Internal kick-off meeting, Gothenburg

Date, time and place: 2023-03-08 – 2023-03-10, F314

Two guest talks by Pierre Lison

Speaker bio: Pierre Lison is a senior researcher at the Norwegian Computing Center, a research institute located in Oslo and conducting research in computer science, statistical modelling and machine learning. Pierre’s research interests include privacy-enhancing NLP, spoken dialogue systems, multilingual corpora and weak supervision. Pierre currently leads the CLEANUP project on data-driven models for text sanitization. He also holds a part-time position as associate professor at the University of Oslo.
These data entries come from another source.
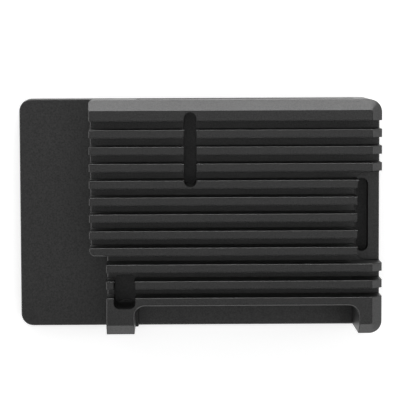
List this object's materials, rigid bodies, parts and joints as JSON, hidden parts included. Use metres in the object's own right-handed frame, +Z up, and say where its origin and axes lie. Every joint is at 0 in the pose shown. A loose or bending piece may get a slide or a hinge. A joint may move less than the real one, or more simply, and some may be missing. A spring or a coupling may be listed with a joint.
{
  "type": "single board computer heatsink case",
  "caption": "Finned aluminium heatsink shell screwed to a flat base plate, a passive cooling case that clamps a small single board computer and leaves its sockets open.",
  "frame": {"origin": "middle of the base plate's underside", "axes": "+X towards the card-slot end, +Y towards the power, video and audio sockets, +Z up through the fins"},
  "size_m": [0.0874, 0.056, 0.023],
  "materials": {
    "anodised_shell": "bead-blasted and black anodised, satin",
    "anodised_base": "bead-blasted and black anodised, satin",
    "black_steel": "black oxide",
    "thermal_pad": "soft matt silicone"
  },
  "bodies": {
    "root": {"heatsink_shell": "anodised_shell", "base_plate": "anodised_base", "case_screws": "black_steel", "processor_pad": "thermal_pad", "memory_pad": "thermal_pad", "usb_chip_pad": "thermal_pad", "base_pad": "thermal_pad"}
  },
  "joints": []
}
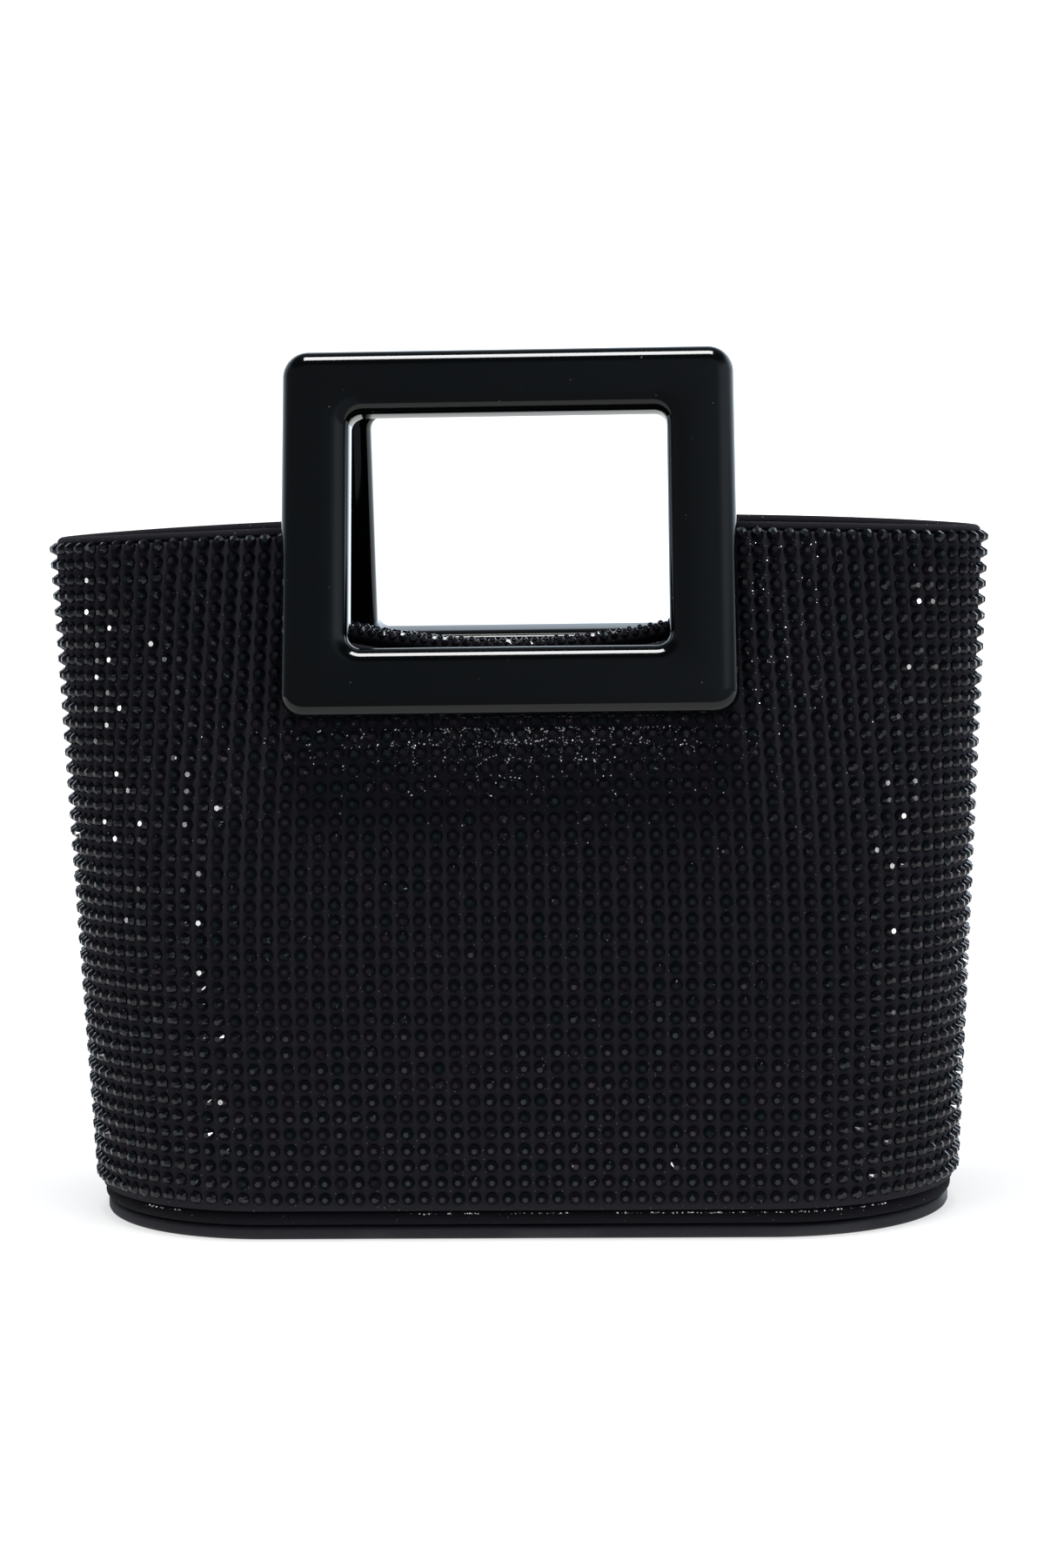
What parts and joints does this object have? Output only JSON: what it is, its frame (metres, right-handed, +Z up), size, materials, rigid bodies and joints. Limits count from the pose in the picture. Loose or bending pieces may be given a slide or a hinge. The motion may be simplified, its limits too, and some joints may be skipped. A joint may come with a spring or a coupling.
{
  "type": "box bag",
  "caption": "Small stiff fabric box bag with square-frame top handles, an open mouth, a piped foot and a flat base.",
  "frame": {"origin": "middle of the flat underside of the base board", "axes": "+Z up, +X along the bag's width, -Y towards the front"},
  "size_m": [0.226, 0.0958, 0.2098],
  "materials": {
    "stone_fabric": "matt black cloth set with a close grid of faceted black stones",
    "suede_trim": "matt black suede cloth with a fine glitter",
    "black_resin": "polished black cast resin",
    "base_cloth": "black cloth over a stiff board"
  },
  "bodies": {
    "root": {"base_board": "base_cloth", "base_welt": "suede_trim", "front_panel": "stone_fabric", "back_panel": "stone_fabric", "front_window_roll": "suede_trim", "back_window_roll": "suede_trim", "front_handle": "black_resin", "back_handle": "black_resin", "left_rim_binding": "suede_trim", "right_rim_binding": "suede_trim"}
  },
  "joints": []
}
Talk 1: Privacy-enhancing NLP: a primer

Date, time and place: 2023-03-09, 13.15-14.30, J335

Abstract: Text documents often contain personal data in some form – either related to the authors themselves or to some other individuals mentioned in the text. This obviously raises a number of privacy issues, especially when those documents are to be published online or be included as training data for NLP models. Fortunately, privacy-enhancing techniques can be applied to protect the privacy of the individuals referred to in a given document. I’ll review in this talk some of those techniques, such as text sanitization, text rewriting, and privacy-preserving training. I’ll then describe in more details our own work on data-driven text sanitization based on explicit measures of privacy risks, and will also present how such methods can be evaluated using our recently released Text Anonymization Benchmark (TAB).

Talk 2: skweak: Weak Supervision Made Easy for NLP

Date, time and place: 2023-03-10, 10.00-12.00, J577

Abstract: I will present our recent work on weak supervision, and the skweak toolkit that emerged from it . The talk is based on the paper https://aclanthology.org/2021.acl-demo.40/